TLS offers a consultation service designed to assist instructors, administrators, and staff in analyzing and developing their teaching skills.


This service is free of charge to all McGill and Macdonald Campus faculty and staff. All consultations are provided as a service, at the request of instructors and/or teaching units, and all information pertaining to these consultations is considered strictly confidential. Please note that you should expect to receive a response to this form by end of the next business day.

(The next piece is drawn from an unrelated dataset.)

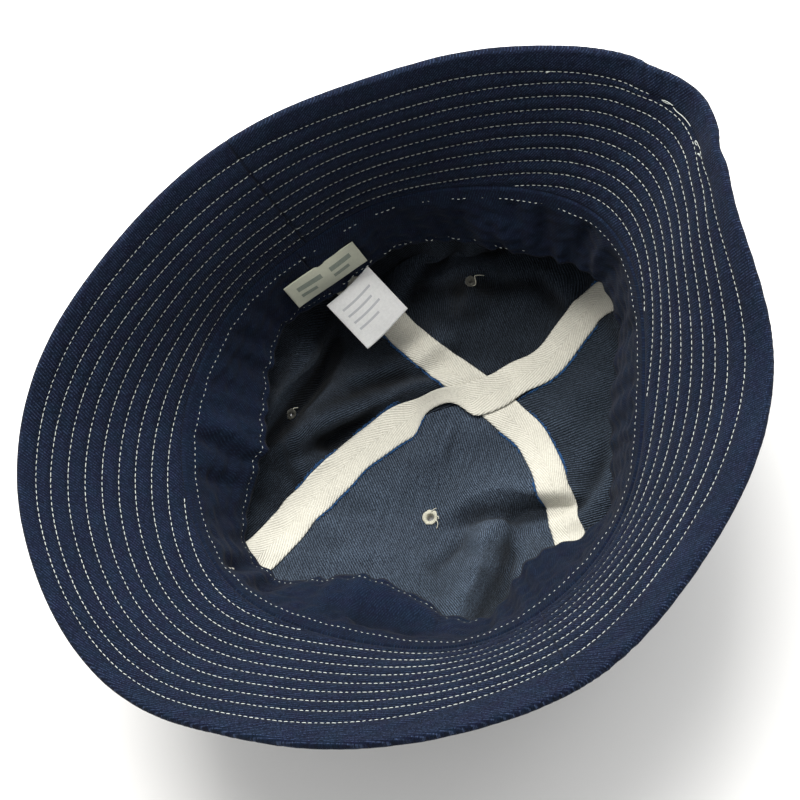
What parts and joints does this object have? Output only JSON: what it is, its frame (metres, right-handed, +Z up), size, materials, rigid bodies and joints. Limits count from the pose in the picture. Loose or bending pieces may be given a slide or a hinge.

What types of consultations are offered?

TLS offers two types of consultations:

  1. Individual consultations for instructors who would like assistance with, for example:
    • planning their courses,
    • developing teaching strategies and skills,
    • interpreting course evaluation questionnaire data,
    • developing teaching portfolios (for reappointment, tenure, or promotion at McGill),
    • using teaching and learning technologies,
    • and so on; and,
  2. Unit/Program consultations involving all or a sub-group of individuals within a unit who are analyzing, developing, or improving a teaching program. View a list of Department, Faculty, and Program initiatives here.

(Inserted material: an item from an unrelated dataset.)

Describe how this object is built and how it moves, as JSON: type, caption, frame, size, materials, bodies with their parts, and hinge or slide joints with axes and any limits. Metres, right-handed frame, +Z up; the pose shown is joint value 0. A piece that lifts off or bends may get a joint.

What happens during a consultation?

A consultation might consist of one or two brief meetings to discuss specific aspects of an instructor's course or teaching, or that of a unit or program. This collaboration could continue throughout an entire term, with ongoing assistance from the consultant. A more in-depth consultation might involve:

  • developing and applying specific teaching strategies and techniques;
  • reviewing information about the course and the instructor’s teaching, collected from, for example: classroom observations by a consultant, interviews with the instructor, and/or information collected from students (e.g., through the MERCURY course evaluation service, or privately by the instructor through the learning management system or other means);
  • selecting aspects of instruction on which to focus;
  • monitoring the effectiveness of these strategies and planning any relevant modifications.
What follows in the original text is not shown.